*GIVEN INFORMATION:*
|---|

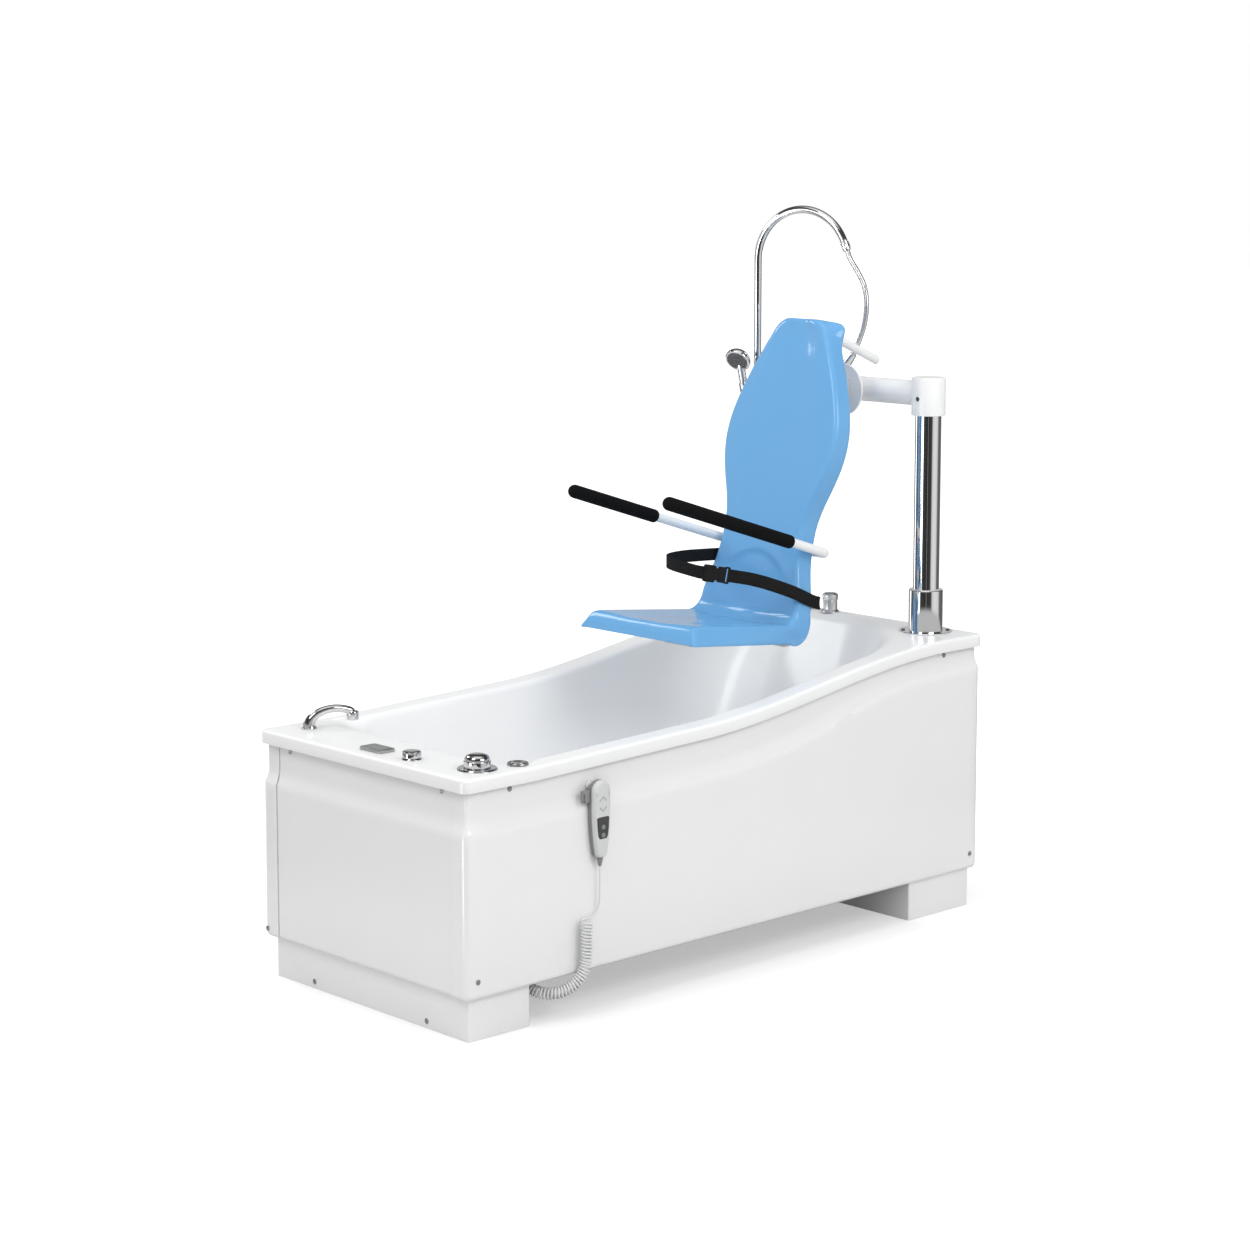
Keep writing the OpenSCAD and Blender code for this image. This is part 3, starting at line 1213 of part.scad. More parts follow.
bath_shell();
front_panel();
back_panel();
foot_panel();
head_panel();
foot_plinth();
head_plinth();
panel_screws();
underframe();
levelling_feet();
waste_outlet();
waste_trap();
waste_plug();
bath_spout();
display_panel();
diverter_base();
diverter_knob();
mixer_plate();
mixer_knob();
button_ring();
push_button();
mixing_valve();
inlet_base();
inlet_knob();
column_collar();
collar_screws();
column_housing();
guide_bushes();
lift_actuator();
control_box();
lift_tube();
actuator_rod();
column_cap();
cap_screw();
support_arm();
hub_disc();
seat_bracket();
seat_shell();
push_handle();
armrest_front();
armrest_back();
grip_front();
grip_back();
lap_belt();
buckle_plug();
buckle_socket();
shower_riser();
hose_union();
shower_hose();
hose_cone();
shower_handset();
handset_holder();
control_hook();
control_casing();
raise_key();
lower_key();
cord_relief();
control_cord();
curly_cord();
cord_gland();
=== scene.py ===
import json
import math
import bmesh
import bpy
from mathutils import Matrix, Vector

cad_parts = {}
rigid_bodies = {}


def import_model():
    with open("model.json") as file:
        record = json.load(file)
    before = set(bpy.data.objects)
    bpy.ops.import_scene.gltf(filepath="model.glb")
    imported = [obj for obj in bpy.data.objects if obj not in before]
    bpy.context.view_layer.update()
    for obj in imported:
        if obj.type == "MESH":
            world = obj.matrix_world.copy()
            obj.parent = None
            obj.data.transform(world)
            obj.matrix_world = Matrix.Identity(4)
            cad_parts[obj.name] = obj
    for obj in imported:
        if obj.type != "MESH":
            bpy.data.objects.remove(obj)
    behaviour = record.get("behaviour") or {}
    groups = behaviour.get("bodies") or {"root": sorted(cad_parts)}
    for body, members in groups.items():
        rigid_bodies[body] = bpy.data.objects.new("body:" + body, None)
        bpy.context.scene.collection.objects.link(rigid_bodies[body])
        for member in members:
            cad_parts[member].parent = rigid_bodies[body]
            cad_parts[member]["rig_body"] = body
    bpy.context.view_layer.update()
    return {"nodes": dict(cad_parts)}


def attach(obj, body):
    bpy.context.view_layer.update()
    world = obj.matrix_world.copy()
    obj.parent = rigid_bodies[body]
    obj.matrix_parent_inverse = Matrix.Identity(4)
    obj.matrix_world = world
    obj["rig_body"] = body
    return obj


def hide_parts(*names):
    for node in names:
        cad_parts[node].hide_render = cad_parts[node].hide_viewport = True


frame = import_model()

# Studio: the bath stands on a pale floor that fades into a white backdrop. Four soft lamps, beyond
# the foot, at the near side, over the far side and overhead, light it with an even sky. Gloss sees
# a sky of upright light and dark bands instead, so that the chrome has something to mirror.
PHOTO_SIDE = 1250
FOCAL = 2822.5
HORIZON_SHIFT = -0.08
VIEW_YAW = 46.822
VIEW_PITCH = 7.639
SENSOR = 36


def placed(name, data):
    """An object of that name, in the scene."""
    made = bpy.data.objects.new(name, data)
    bpy.context.scene.collection.objects.link(made)
    return made


view_camera = placed("view_camera", bpy.data.cameras.new("view_camera"))
view_camera.data.sensor_width = SENSOR
view_camera.data.lens = SENSOR * FOCAL / PHOTO_SIDE
view_camera.data.shift_y = HORIZON_SHIFT
view_camera.data.clip_end = 100
view_camera.location = (-5.5389, -5.8513, 2.3046)
view_camera.rotation_euler = (math.radians(90 - VIEW_PITCH), 0, math.radians(VIEW_YAW - 90))
bpy.context.scene.camera = view_camera
bpy.context.scene.view_settings.view_transform = "Standard"


def wire(tree, *runs):
    """Joins nodes: each run says from which node and output to which node and input."""
    for giver, output, taker, entry in runs:
        tree.links.new(giver.outputs[output], taker.inputs[entry])


def node(tree, kind, levels=(), **values):
    """A new node with its settings, and then the levels of its inputs."""
    made = tree.nodes.new(kind)
    for key, value in values.items():
        setattr(made, key, value)
    for key, value in dict(levels).items():
        made.inputs[key].default_value = value
    return made


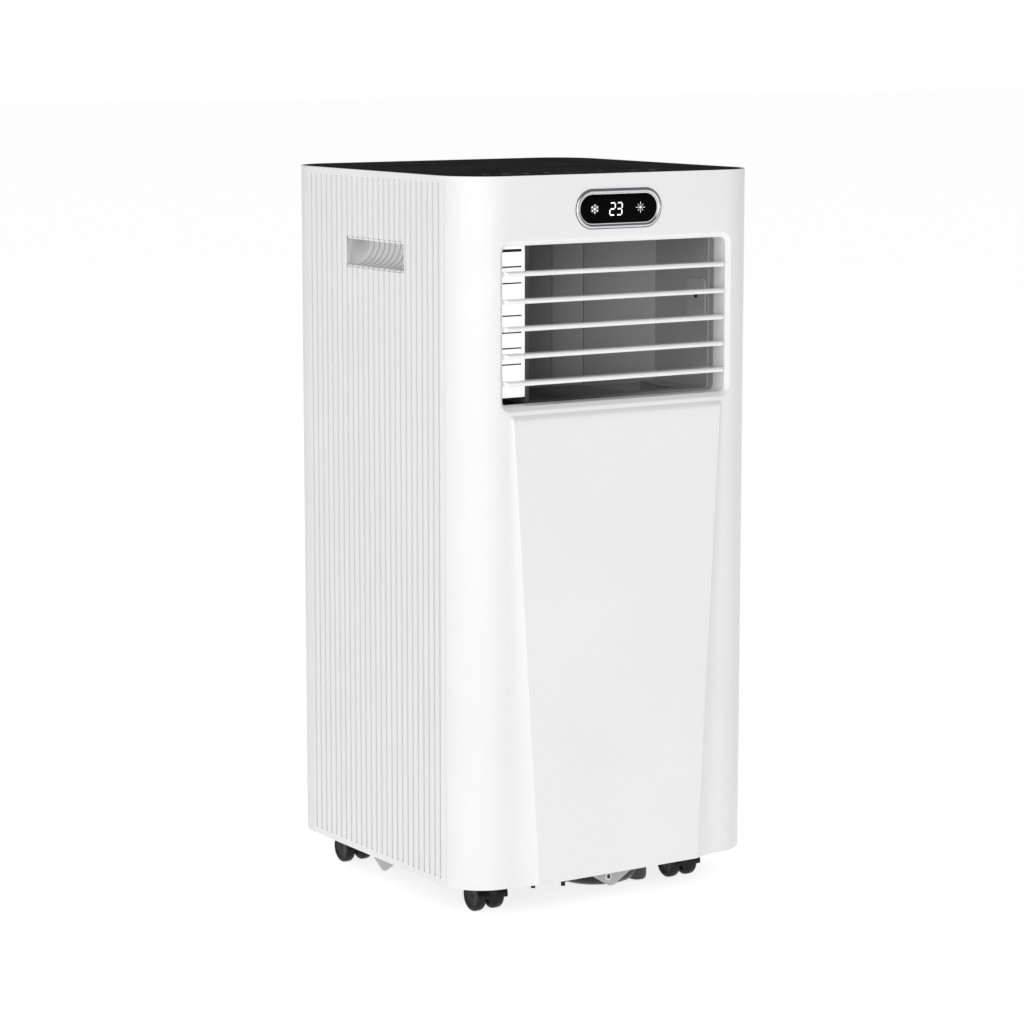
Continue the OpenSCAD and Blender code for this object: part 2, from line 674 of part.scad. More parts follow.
// ---- base, deck and water ----
module base_pan() {
    color([0.13, 0.13, 0.14]) difference() {
        union() {
            difference() {
                translate([0, 0, pan_z0]) linear_extrude(pan_rim) plan(lid_inset);
                translate([0, 0, pan_z0 + pan_t]) linear_extrude(pan_rim) plan(lid_inset + 2.5);
            }
            translate([basin[0], basin[1], 0]) rotate_extrude() polygon(concat(
                [[0, basin_z0]],
                [for (a = [0 : 15 : 90]) [basin_r - 14 + 14 * sin(a), basin_z0 + 14 - 14 * cos(a)]],
                [[basin_r, pan_z0 + 1], [0, pan_z0 + 1]]
            ));
            box(-78, basin[0], -145, -118, 27, pan_z0 + 1);
            translate([sump[0], sump[1], sump[3]]) cylinder(r = sump[2], h = pan_z0 - sump[3] + 1);
            for (p = [[-83, -150, 25], [-40, -138, 18]])
                translate([p[0], p[1], p[2]]) cylinder(r = 2.2, h = pan_z0 - p[2] + 1);
            for (c = casters) translate([c[0], c[1], pan_z0]) cylinder(r = 10, h = 22);
            for (y = [100, 132]) box(-140, 133, y, y + 4, pan_z0 + 1, 64);
            rod_y(drain_x, drain_z, drain_r + 3, rear_y - 28, rear_y + 1);
        }
        rod_y(drain_x, drain_z, drain_r, rear_y - 29, rear_y + 2);
        translate([basin[0], basin[1], basin_z0 + 3]) cylinder(r = basin_r - 6, h = 40);
        translate([sump[0], sump[1], sump[3] + 2.5]) cylinder(r = sump[2] - 2.5, h = 40);
        for (c = casters) translate([c[0], c[1], pan_z0 - 1]) cylinder(r = stem_r, h = 20);
    }
}
// Upright vee plates under three sides of the pan
module pan_brackets() {
    color([0.75, 0.75, 0.76]) {
        along_y(-148.5, -146) vee(11);
        mirror_x() along_x(147.5, 150) vee(22);
    }
}
module vee(centre) {
    polygon([[centre - 40, pan_z0], [centre - 3, 13], [centre + 3, 13], [centre + 40, pan_z0]]);
}
module divider_deck() {
    color([0.85, 0.85, 0.86]) difference() {
        intersection() {
            along_x(-side_x, side_x) polygon([
                [front_y, deck_z_front], [deck_step_y, deck_z_front], [deck_step_y, deck_z_rear],
                [rear_y - 24, deck_z_rear], [rear_y - 24, deck_z_rear + deck_t],
                [deck_step_y - deck_t, deck_z_rear + deck_t], [deck_step_y - deck_t, deck_z_front + deck_t],
                [front_y, deck_z_front + deck_t]
            ]);
            translate([0, 0, z_low]) linear_extrude(body_h) plan(lid_inset);
        }
        box(-side_x, -side_x + 25, 60, 95, deck_z_rear - 1, deck_z_rear + deck_t + 1);
    }
    color([0.85, 0.85, 0.86]) {
        for (y = [102, 134]) box(-140, 125, y, y + 4, deck_z_rear + deck_t - 0.5, 400);
        box(float_pivot[0] + 5, float_pivot[0] + 9, float_pivot[1] - 6, float_pivot[1] + 6,
            deck_z_rear + deck_t - 0.5, float_pivot[2] + 6);
        rod_x(float_pivot[1], float_pivot[2], 2, float_pivot[0] - 4, float_pivot[0] + 6);
    }
}
// Float on a lever, in the drip space beside the evaporator
module float_arm() {
    p = float_pivot;
    color([0.9, 0.9, 0.88]) difference() {
        union() {
            translate([p[0], p[1] + 34, p[2] - 17]) cylinder(r = 10, h = 14);
            box(p[0] - 2, p[0] + 2, p[1], p[1] + 34, p[2] - 5, p[2] - 1);
            rod_x(p[1], p[2], 5, p[0] - 3, p[0] + 3);
        }
        rod_x(p[1], p[2], 2 + fit, p[0] - 4, p[0] + 4);
    }
}
module slinger_wheel() {
    color([0.85, 0.85, 0.86]) difference() {
        union() {
            rod_y(slinger[0], slinger[1], slinger_r - 5, 86, 88);
            rod_y(slinger[0], slinger[1], 7, 82, 92);
            for (i = [0 : 11]) rotate_about_y(slinger[0], slinger[1], i * 30)
                box(slinger[0] + slinger_r - 12, slinger[0] + slinger_r, 84, 91,
                    slinger[1] - 1, slinger[1] + 1);
        }
        rod_y(slinger[0], slinger[1], 3 + fit, 80, 93);
    }
}
module slinger_motor() {
    color([0.6, 0.6, 0.62]) {
        rod_y(slinger[0], slinger[1], 24, 42, 76);
        rod_y(slinger[0], slinger[1], 3, 70, 93);
        box(slinger[0] - 20, slinger[0] + 20, 46, 70, pan_z0 + pan_t, slinger[1] - 10);
    }
}

// ---- electrics ----
module control_box() {
    color([0.82, 0.82, 0.83]) difference() {
        box(ebox[0], ebox[1], ebox[2], ebox[3], ebox[4], ebox[5]);
        box(ebox[0] + 2, ebox[1] - 2, ebox[2] + 2, ebox[3] - 2, ebox[4] + 2, ebox[5] + 1);
    }
}
module main_board() {
    x = ebox[1] - 9;
    color([0.1, 0.35, 0.2]) {
        box(x, x + 1.6, ebox[2] + 6, ebox[3] - 6, ebox[4] + 8, ebox[5] - 8);
        for (y = [-128, -104], z = [300, 350, 400]) box(x - 14, x + 0.5, y, y + 18, z, z + 24);
        for (z = [300, 350, 400, 440]) rod_x(-70, z, 6, x - 20, x + 0.5);
        for (y = [-118, -62], z = [330, 454]) rod_x(y, z, 2.5, x + 1, ebox[1] - 2);
    }
}
module run_capacitor() {
    color([0.8, 0.8, 0.82]) translate([cap[0], cap[1], pan_z0 + pan_t]) {
        cylinder(r = 20, h = 82);
        for (x = [-7, 7]) translate([x - 3, -0.5, 81]) cube([6, 1, 12]);
    }
}
module cord_gland() {
    color([0.1, 0.1, 0.1]) difference() {
        union() {
            rod_y(gland[0], gland[1], gland_r - 0.2, rear_y - 12, rear_y + 1);
            rod_y(gland[0], gland[1], gland_r + 3, rear_y, rear_y + 3);
        }
        rod_y(gland[0], gland[1], 4, rear_y - 13, rear_y + 4);
    }
}

// ---- back openings ----
module grille(z0, z1) {
    mid = (z0 + z1) / 2;
    slats = floor((z1 - z0 - 2 * grille_frame) / slat_pitch);
    low = mid - slats * slat_pitch / 2;
    color([0.93, 0.93, 0.93]) {
        along_y(rear_y - wall, rear_y + 0.6) difference() {
            round_rect(-grille_half, grille_half, z0, z1, 6);
            for (i = [0 : slats - 1], s = [-1, 0, 1])
                translate([s * 68 - 32, low + i * slat_pitch + 1.2]) square([64, slat_pitch - 2.6]);
        }
        along_y(rear_y - wall - 6, rear_y - wall + 0.1) difference() {
            round_rect(-grille_half + 3, grille_half - 3, z0 + 3, z1 - 3, 4);
            round_rect(-grille_half + 5, grille_half - 5, z0 + 5, z1 - 5, 3);
        }
    }
}
module mesh_filter(z0, z1) {
    y = rear_y - wall - 6;
    color([0.4, 0.45, 0.5]) along_y(y, y + 2) difference() {
        round_rect(-grille_half + 5.3, grille_half - 5.3, z0 + 5.3, z1 - 5.3, 3);
        for (s = [-1, 0, 1], t = [0 : 3])
            translate([s * 66 - 30, z0 + 12 + t * (z1 - z0 - 20) / 4])
                square([60, (z1 - z0 - 20) / 4 - 4]);
    }
    color([0.6, 0.65, 0.7]) along_y(y + 0.8, y + 1.2)
        round_rect(-grille_half + 8, grille_half - 8, z0 + 8, z1 - 8, 3);
}
module upper_grille() { grille(upper_z0, upper_z1); }
module upper_filter() { mesh_filter(upper_z0, upper_z1); }
module lower_grille() { grille(lower_z0, lower_z1); }
module lower_filter() { mesh_filter(lower_z0, lower_z1); }
module drain_plug() {
    color([0.1, 0.1, 0.1]) {
        rod_y(drain_x, drain_z, drain_r - fit, rear_y - 14, rear_y + 2);
        rod_y(drain_x, drain_z, drain_r + 3, rear_y + 1.2, rear_y + 4);
    }
}
module screws() {
    color([0.7, 0.7, 0.72]) for (s = rear_screws) {
        rod_y(s[0], s[1], 1.95, rear_y - 12, rear_y + 1);
        rod_y(s[0], s[1], 3.6, rear_y, rear_y + 2);
    }
}

// ---- casters ----
// Hooded fork that swivels on its stem; the axle trails behind the stem
module caster_fork(c) {
    web = wheel_spacing / 2 - wheel_w / 2 - 0.6;
    pocket = wheel_spacing / 2 + wheel_w / 2 + 0.6;
    ay = c[1] + trail;
    color([0.06, 0.06, 0.06]) difference() {
        union() {
            intersection() {
                rod_x(ay, axle_z, hood_r, c[0] - hood_half, c[0] + hood_half);
                box(c[0] - 50, c[0] + 50, c[1] - 50, c[1] + 50, axle_z - 1, hood_top);
            }
            box(c[0] - web, c[0] + web, c[1] - 5, ay + 4, axle_z - 5, hood_top);
            box(c[0] - 12, c[0] + 12, c[1] - 8, ay, wheel_r * 2 + 0.7, hood_top);
            translate([c[0], c[1], hood_top - 4]) cylinder(r = stem_r - fit, h = 24);
            translate([c[0], c[1], hood_top - 2]) cylinder(r = 9, h = 2.6);
        }
        for (s = [-1, 1]) {
            inner = c[0] + s * web;
            outer = c[0] + s * (hood_half + 1);
            rod_x(ay, axle_z, wheel_r + 0.6, min(inner, outer), max(inner, outer));
            box(min(inner, outer), max(inner, outer), ay, ay + 30, axle_z - 20, axle_z + wheel_r - 3);
        }
        rod_x(ay, axle_z, axle_r + fit, c[0] - pocket, c[0] + pocket);
    }
}
module caster_wheels(c) {
    ay = c[1] + trail;
    color([0.1, 0.1, 0.1]) {
        for (s = [-1, 1]) translate([c[0] + s * wheel_spacing / 2, ay, axle_z]) rotate([0, 90, 0])
            rotate_extrude() polygon(concat([[0, -wheel_w / 2]],
                [for (a = [-80 : 20 : 80]) [wheel_r - 4 + 4 * cos(a), (wheel_w / 2) * sin(a) / sin(80)]],
                [[0, wheel_w / 2]]));
        rod_x(ay, axle_z, axle_r, c[0] - wheel_spacing / 2, c[0] + wheel_spacing / 2);
    }
}
module caster_fork_fl() { caster_fork(casters[0]); }
module caster_fork_fr() { caster_fork(casters[1]); }
module caster_fork_rl() { caster_fork(casters[2]); }
module caster_fork_rr() { caster_fork(casters[3]); }
module caster_wheels_fl() { caster_wheels(casters[0]); }
module caster_wheels_fr() { caster_wheels(casters[1]); }
module caster_wheels_rl() { caster_wheels(casters[2]); }
module caster_wheels_rr() { caster_wheels(casters[3]); }

front_panel();
side_panel_left();
side_panel_right();
rear_panel();
top_panel();
base_pan();
pan_brackets();
display_bezel();
display_window();
display_board();
outlet_cheek();
louvre_1();
louvre_2();
louvre_3();
louvre_4();
louvre_5();
louvre_link();
outlet_duct();
evaporator_scroll();
evaporator_wheel();
evaporator_motor();
evaporator_coil();
divider_deck();
float_arm();
condenser_coil();
condenser_scroll();
condenser_wheel();
condenser_motor();
exhaust_duct();
exhaust_collar();
slinger_wheel();
slinger_motor();
compressor();
compressor_grommets();
refrigerant_pipes();
control_box();
main_board();
run_capacitor();
cord_gland();
upper_grille();
upper_filter();
lower_grille();
lower_filter();
drain_plug();
key_power();
key_timer();
key_fan();
key_mode();
key_temperature();
key_swing();
key_night();
caster_fork_fl();
caster_fork_fr();
caster_fork_rl();
caster_fork_rr();
caster_wheels_fl();
caster_wheels_fr();
caster_wheels_rl();
caster_wheels_rr();
screws();
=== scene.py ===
# %% [markdown]
# # A portable air conditioner, finished in Blender
# The moving model arrives from CAD as a fixed frame: sixty named nodes on rigid bodies, in metres,
# with +Z up and the louvred front facing -Y. This lesson dresses it. Shells that catch the light are
# worked out again with numpy so that their edges are round, small trim is added, and every node gets
# a material made of nodes. Nothing here moves a CAD part.

# %% Load the frame
import json
import math
import bmesh
import bpy
import numpy as np
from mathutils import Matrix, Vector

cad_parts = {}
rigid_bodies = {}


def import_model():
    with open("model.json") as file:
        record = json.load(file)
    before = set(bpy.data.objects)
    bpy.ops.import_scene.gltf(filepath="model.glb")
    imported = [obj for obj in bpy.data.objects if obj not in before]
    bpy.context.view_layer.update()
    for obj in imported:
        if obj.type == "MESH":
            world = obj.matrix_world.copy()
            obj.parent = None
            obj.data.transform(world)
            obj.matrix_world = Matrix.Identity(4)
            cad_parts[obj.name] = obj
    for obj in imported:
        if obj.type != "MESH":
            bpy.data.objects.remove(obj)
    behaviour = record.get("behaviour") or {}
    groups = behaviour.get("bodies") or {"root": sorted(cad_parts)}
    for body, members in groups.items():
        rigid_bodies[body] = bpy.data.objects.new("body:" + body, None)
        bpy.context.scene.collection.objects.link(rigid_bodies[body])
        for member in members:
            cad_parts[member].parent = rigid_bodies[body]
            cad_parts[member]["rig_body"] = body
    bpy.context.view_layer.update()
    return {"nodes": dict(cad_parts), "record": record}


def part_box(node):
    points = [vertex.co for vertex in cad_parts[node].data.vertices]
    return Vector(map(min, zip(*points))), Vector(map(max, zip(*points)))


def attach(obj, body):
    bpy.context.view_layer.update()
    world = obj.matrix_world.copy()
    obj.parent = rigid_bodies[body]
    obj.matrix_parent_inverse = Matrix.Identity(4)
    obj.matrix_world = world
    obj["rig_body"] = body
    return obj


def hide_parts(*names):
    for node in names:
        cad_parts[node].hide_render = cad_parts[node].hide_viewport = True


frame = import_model()
nodes = frame["nodes"]

# %% [markdown]
# ## Where things are
# A piece has to land where CAD says, so its places are read from the nodes' boxes. Only shapes that a
# box can't tell, such as a radius, are given here as values.

# %% Places from the frame
side_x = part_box("side_panel_right")[1].x
z_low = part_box("rear_panel")[0].z
z_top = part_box("rear_panel")[1].z
front_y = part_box("louvre_1")[0].y
apron_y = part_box("front_panel")[0].y
rear_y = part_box("rear_panel")[1].y
front_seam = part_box("front_panel")[1].y
side_y0, side_y1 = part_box("side_panel_right")[0].y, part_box("side_panel_right")[1].y
corner_r = 0.047
wall = 0.003
edge_r = 0.0006
flat_x = side_x - corner_r
corner_y = front_y + corner_r
print(f"cabinet {2 * side_x:.3f} wide, {rear_y - front_y:.3f} deep, {z_low:.3f} to {z_top:.3f} high")

# %% [markdown]
# ## The camera
# The object stands turned about a third of a right angle, seen from a little above by a long lens.
# The camera comes first, because it decides which details are worth making.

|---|

*DIRECTIONS FOR THIS TASK:* Search the material above for "with". Pull out each line where it shows up.

*CORRECT RESULT:*
    with open("model.json") as file:
# the foot, at the near side, over the far side and overhead, light it with an even sky. Gloss sees
    """A new node with its settings, and then the levels of its inputs."""
# with +Z up and the louvred front facing -Y. This lesson dresses it. Shells that catch the light are
# worked out again with numpy so that their edges are round, small trim is added, and every node gets
    with open("model.json") as file:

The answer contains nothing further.